======== Records
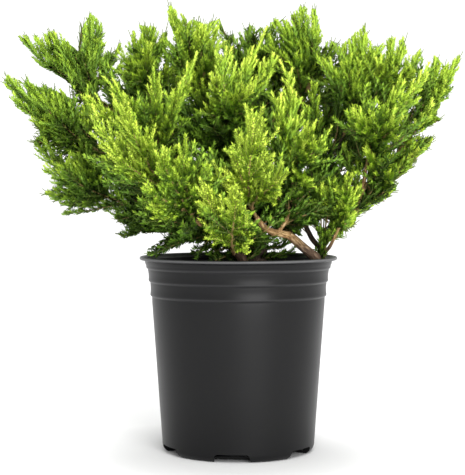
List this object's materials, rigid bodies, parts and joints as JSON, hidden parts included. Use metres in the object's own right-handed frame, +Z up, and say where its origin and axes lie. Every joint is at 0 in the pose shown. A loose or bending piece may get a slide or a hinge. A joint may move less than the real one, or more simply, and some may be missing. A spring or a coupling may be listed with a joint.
{
  "type": "potted spreading juniper",
  "caption": "Young spreading juniper with an open, fan-shaped crown of feathery lime and deep green sprays, standing in a plain black plastic nursery pot of potting mix.",
  "frame": {"origin": "centre of the flat underside of the pot, on the surface it stands on", "axes": "+Z up along the pot's axis, +X towards the crown's right-hand tips, -Y the front of the plant"},
  "size_m": [0.3881, 0.308, 0.376],
  "materials": {
    "pot_plastic": "moulded black plastic, satin",
    "potting_mix": "coarse composted bark chips",
    "bark": "thin flaking brown bark",
    "foliage_shade": "matte deep green scale needles",
    "foliage_light": "matte lime green young scale needles"
  },
  "bodies": {
    "root": {"back_left_high_bough": "bark", "back_left_high_mass": "foliage_shade", "back_left_low_bough": "bark", "back_left_low_mass": "foliage_shade", "back_middle_high_bough": "bark", "back_middle_high_mass": "foliage_shade", "back_middle_low_bough": "bark", "back_middle_low_mass": "foliage_shade", "back_right_high_bough": "bark", "back_right_high_mass": "foliage_shade", "back_right_low_bough": "bark", "back_right_low_mass": "foliage_shade", "back_stem": "bark", "centre_bough": "bark", "centre_mass": "foliage_shade", "front_left_bright_mass": "foliage_light", "front_left_high_bough": "bark", "front_left_high_mass": "foliage_light", "front_left_low_bough": "bark", "front_left_low_mass": "foliage_light", "front_low_bough": "bark", "front_low_mass": "foliage_light", "front_right_mass": "foliage_light", "front_right_side_bough": "bark", "front_right_side_mass": "foliage_light", "left_far_bough": "bark", "left_far_mass": "foliage_shade", "left_high_bough": "bark", "left_high_mass": "foliage_shade", "left_low_bough": "bark", "left_low_mass": "foliage_shade", "left_mid_bough": "bark", "left_mid_mass": "foliage_shade", "left_stem": "bark", "pot": "pot_plastic", "potting_mix": "potting_mix", "right_far_mass": "foliage_shade", "right_foot_bough": "bark", "right_foot_mass": "foliage_shade", "right_front_bough": "bark", "right_front_mass": "foliage_shade", "right_high_bough": "bark", "right_high_mass": "foliage_shade", "right_long_bough": "bark", "right_low_arm": "bark", "right_low_bough": "bark", "right_low_foot": "bark", "right_low_mass": "foliage_shade", "right_upright_stem": "bark", "top_back_mass": "foliage_shade", "top_left_bough": "bark", "top_left_mass": "foliage_shade", "top_peak_bough": "bark", "top_peak_mass": "foliage_shade", "top_right_bough": "bark", "top_right_mass": "foliage_shade", "top_tall_mass": "foliage_shade", "trunk": "bark"}
  },
  "joints": []
}
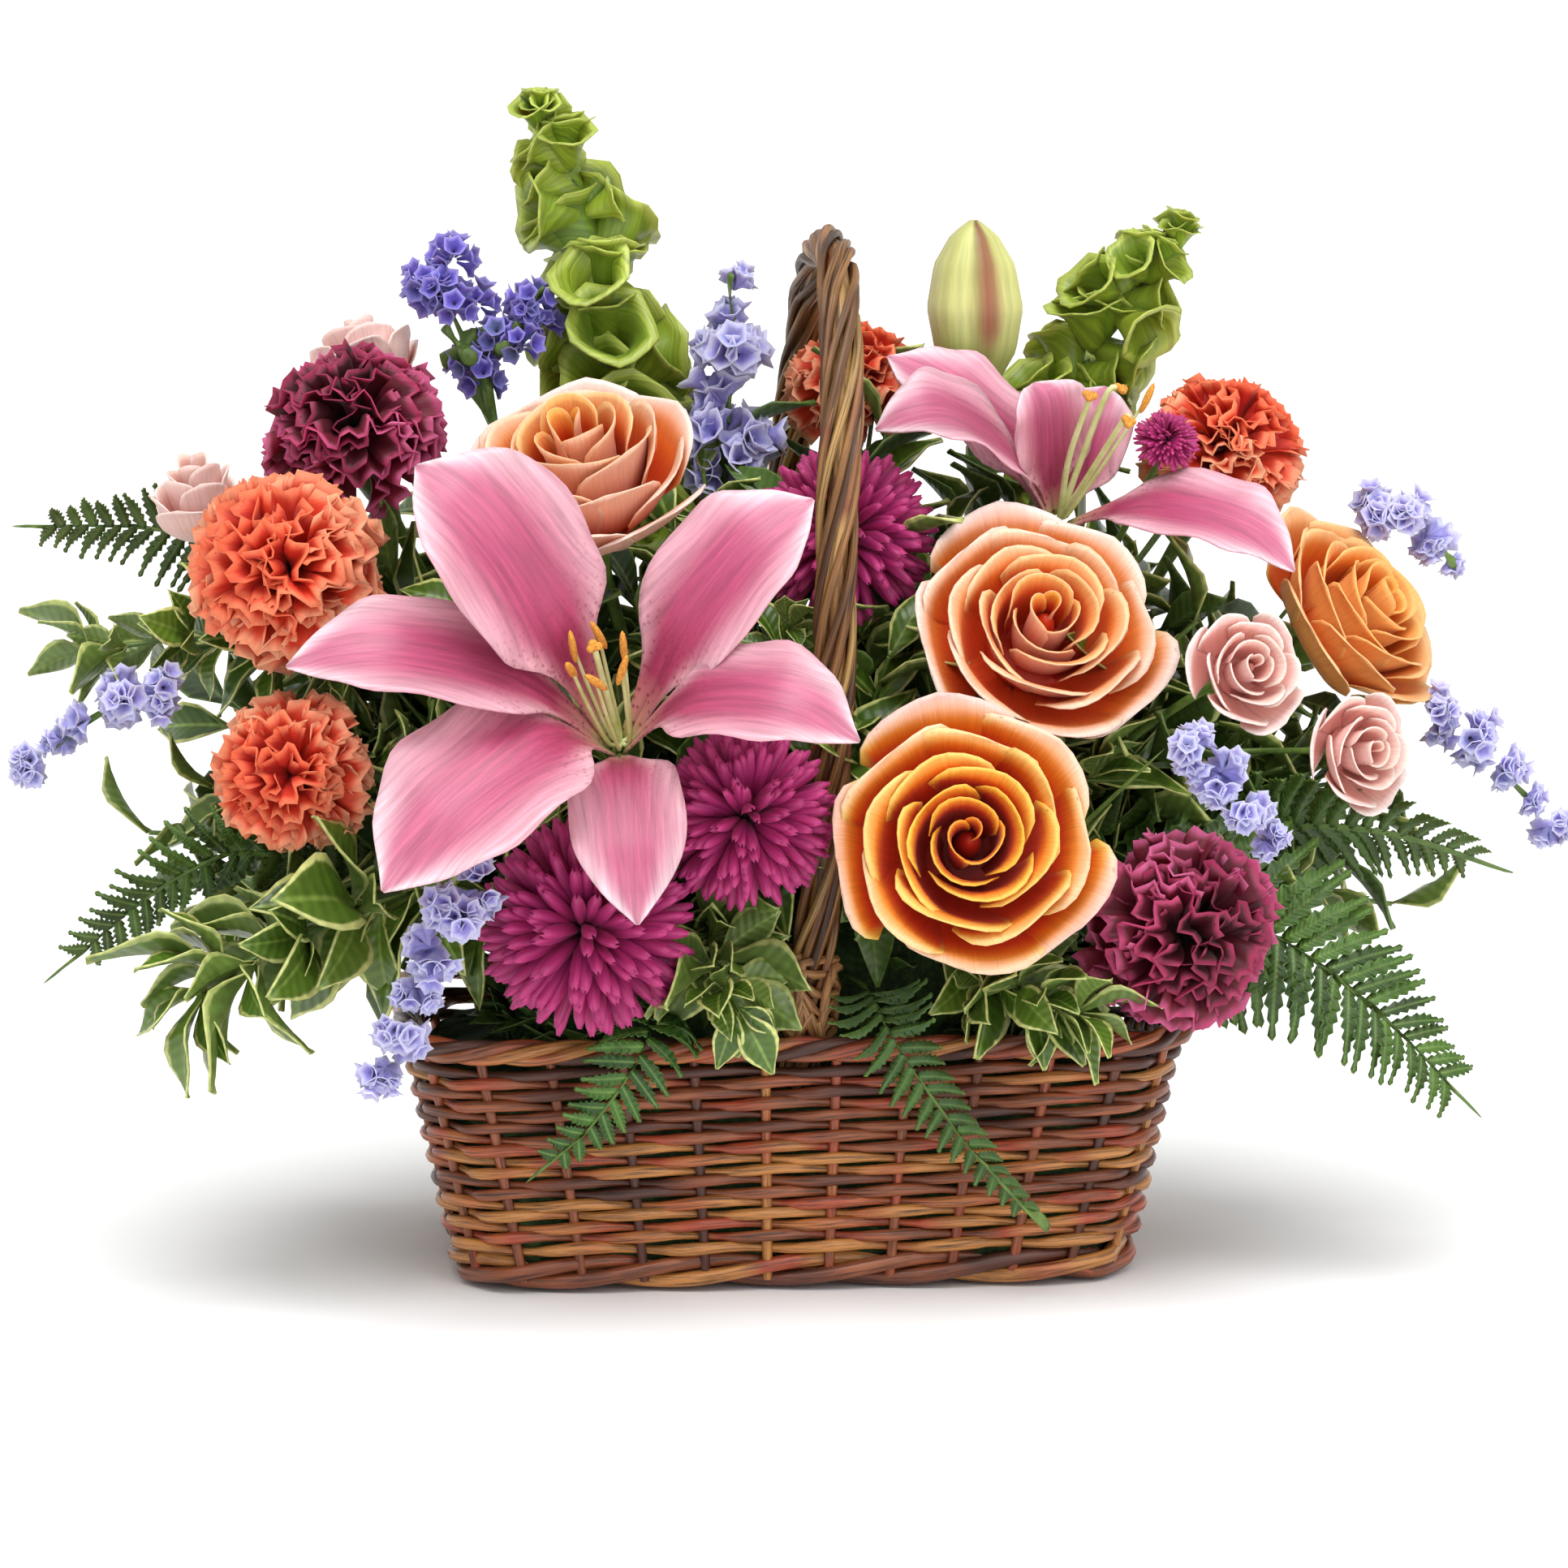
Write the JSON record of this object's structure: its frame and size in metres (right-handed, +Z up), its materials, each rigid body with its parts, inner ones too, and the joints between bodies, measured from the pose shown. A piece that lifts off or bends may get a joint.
================
# [What is expected]
From the listing above, extract every line exactly as it stands.

# [Answer to this exercise]
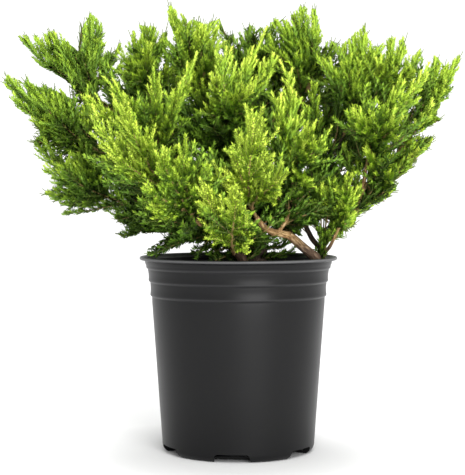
List this object's materials, rigid bodies, parts and joints as JSON, hidden parts included. Use metres in the object's own right-handed frame, +Z up, and say where its origin and axes lie. Every joint is at 0 in the pose shown. A loose or bending piece may get a slide or a hinge. A joint may move less than the real one, or more simply, and some may be missing. A spring or a coupling may be listed with a joint.
{
  "type": "potted spreading juniper",
  "caption": "Young spreading juniper with an open, fan-shaped crown of feathery lime and deep green sprays, standing in a plain black plastic nursery pot of potting mix.",
  "frame": {"origin": "centre of the flat underside of the pot, on the surface it stands on", "axes": "+Z up along the pot's axis, +X towards the crown's right-hand tips, -Y the front of the plant"},
  "size_m": [0.3881, 0.308, 0.376],
  "materials": {
    "pot_plastic": "moulded black plastic, satin",
    "potting_mix": "coarse composted bark chips",
    "bark": "thin flaking brown bark",
    "foliage_shade": "matte deep green scale needles",
    "foliage_light": "matte lime green young scale needles"
  },
  "bodies": {
    "root": {"back_left_high_bough": "bark", "back_left_high_mass": "foliage_shade", "back_left_low_bough": "bark", "back_left_low_mass": "foliage_shade", "back_middle_high_bough": "bark", "back_middle_high_mass": "foliage_shade", "back_middle_low_bough": "bark", "back_middle_low_mass": "foliage_shade", "back_right_high_bough": "bark", "back_right_high_mass": "foliage_shade", "back_right_low_bough": "bark", "back_right_low_mass": "foliage_shade", "back_stem": "bark", "centre_bough": "bark", "centre_mass": "foliage_shade", "front_left_bright_mass": "foliage_light", "front_left_high_bough": "bark", "front_left_high_mass": "foliage_light", "front_left_low_bough": "bark", "front_left_low_mass": "foliage_light", "front_low_bough": "bark", "front_low_mass": "foliage_light", "front_right_mass": "foliage_light", "front_right_side_bough": "bark", "front_right_side_mass": "foliage_light", "left_far_bough": "bark", "left_far_mass": "foliage_shade", "left_high_bough": "bark", "left_high_mass": "foliage_shade", "left_low_bough": "bark", "left_low_mass": "foliage_shade", "left_mid_bough": "bark", "left_mid_mass": "foliage_shade", "left_stem": "bark", "pot": "pot_plastic", "potting_mix": "potting_mix", "right_far_mass": "foliage_shade", "right_foot_bough": "bark", "right_foot_mass": "foliage_shade", "right_front_bough": "bark", "right_front_mass": "foliage_shade", "right_high_bough": "bark", "right_high_mass": "foliage_shade", "right_long_bough": "bark", "right_low_arm": "bark", "right_low_bough": "bark", "right_low_foot": "bark", "right_low_mass": "foliage_shade", "right_upright_stem": "bark", "top_back_mass": "foliage_shade", "top_left_bough": "bark", "top_left_mass": "foliage_shade", "top_peak_bough": "bark", "top_peak_mass": "foliage_shade", "top_right_bough": "bark", "top_right_mass": "foliage_shade", "top_tall_mass": "foliage_shade", "trunk": "bark"}
  },
  "joints": []
}
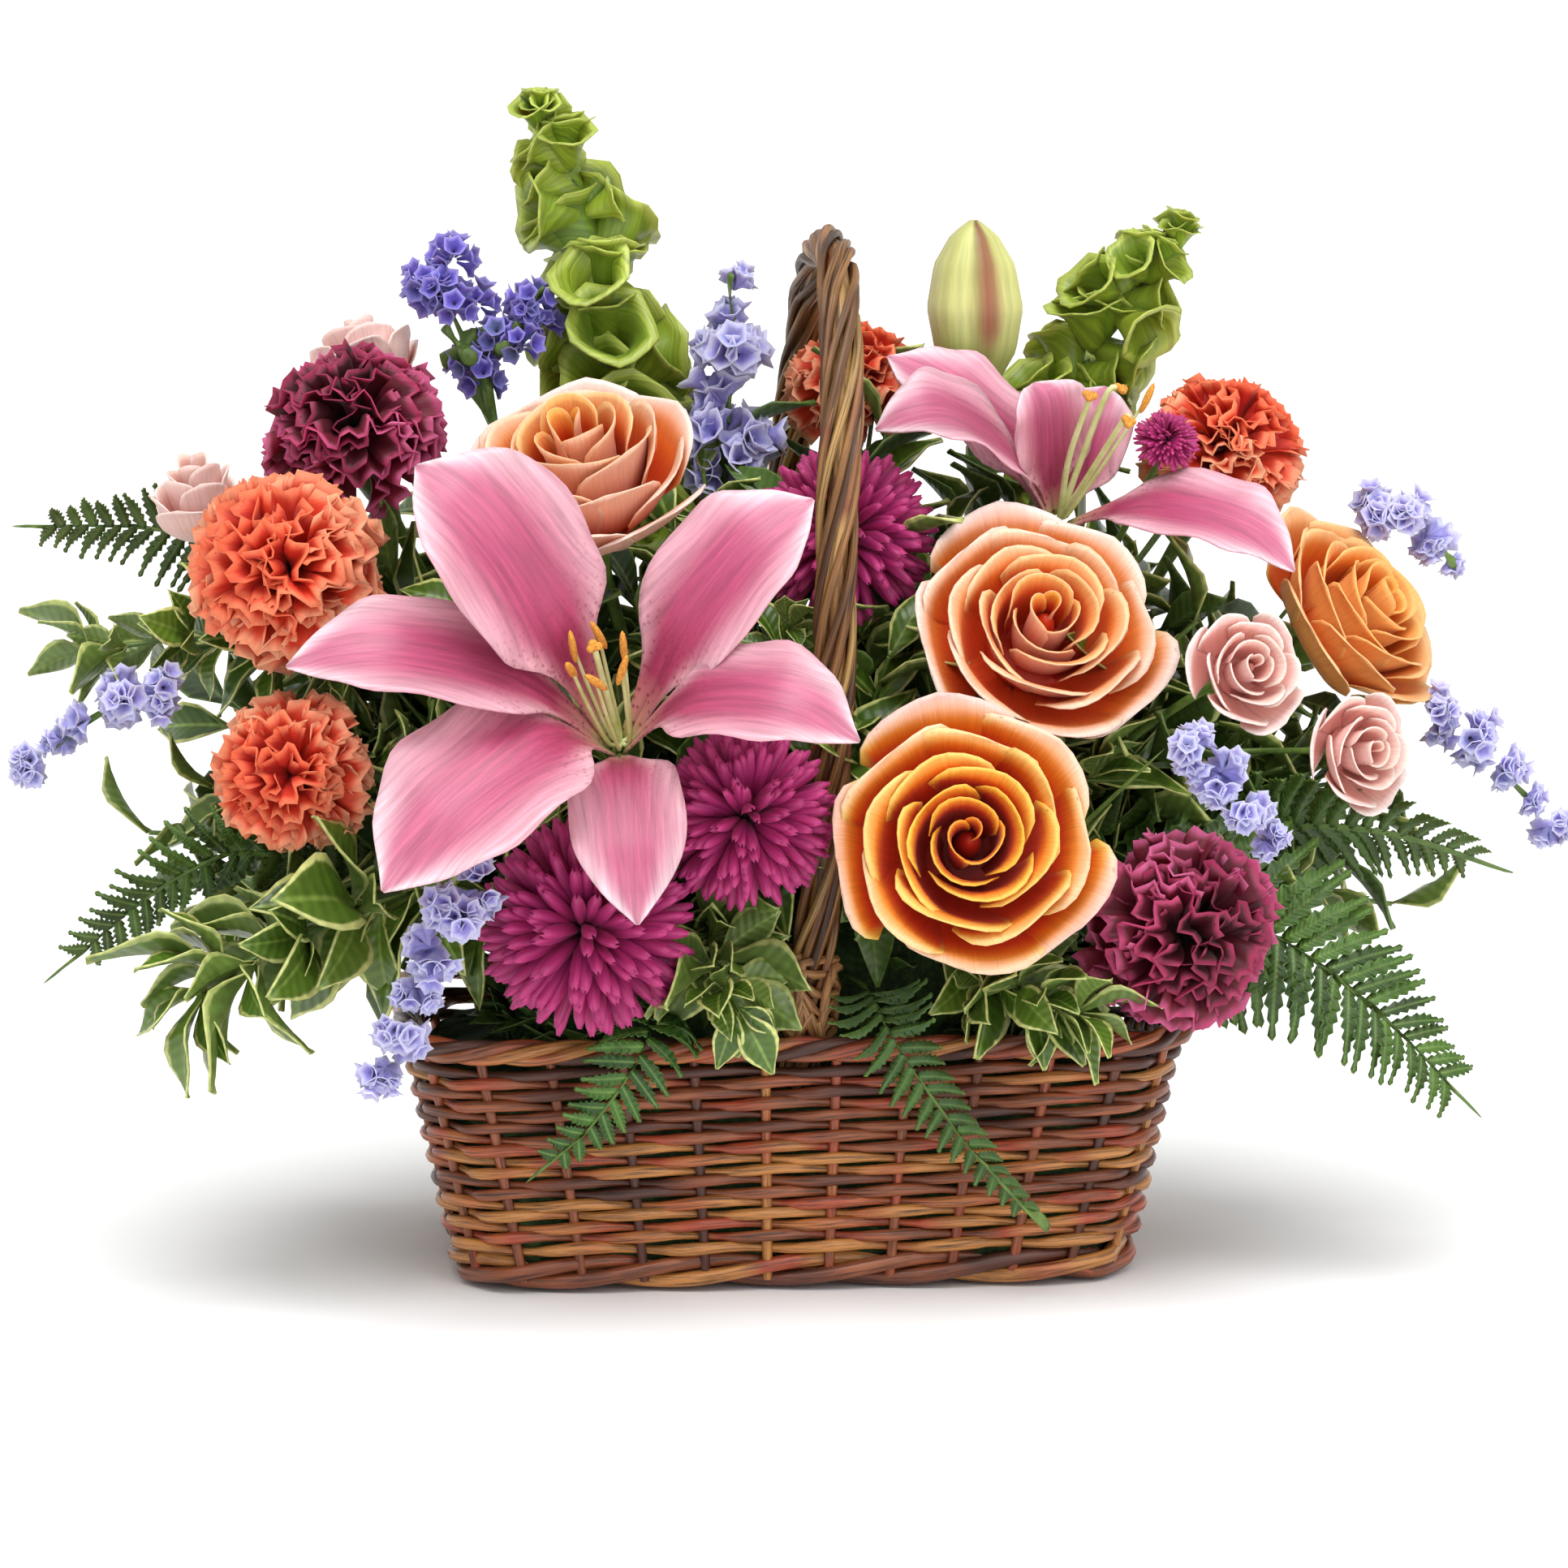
Write the JSON record of this object's structure: its frame and size in metres (right-handed, +Z up), its materials, each rigid body with its parts, inner ones too, and the joints between bodies, measured from the pose shown. A piece that lifts off or bends may get a joint.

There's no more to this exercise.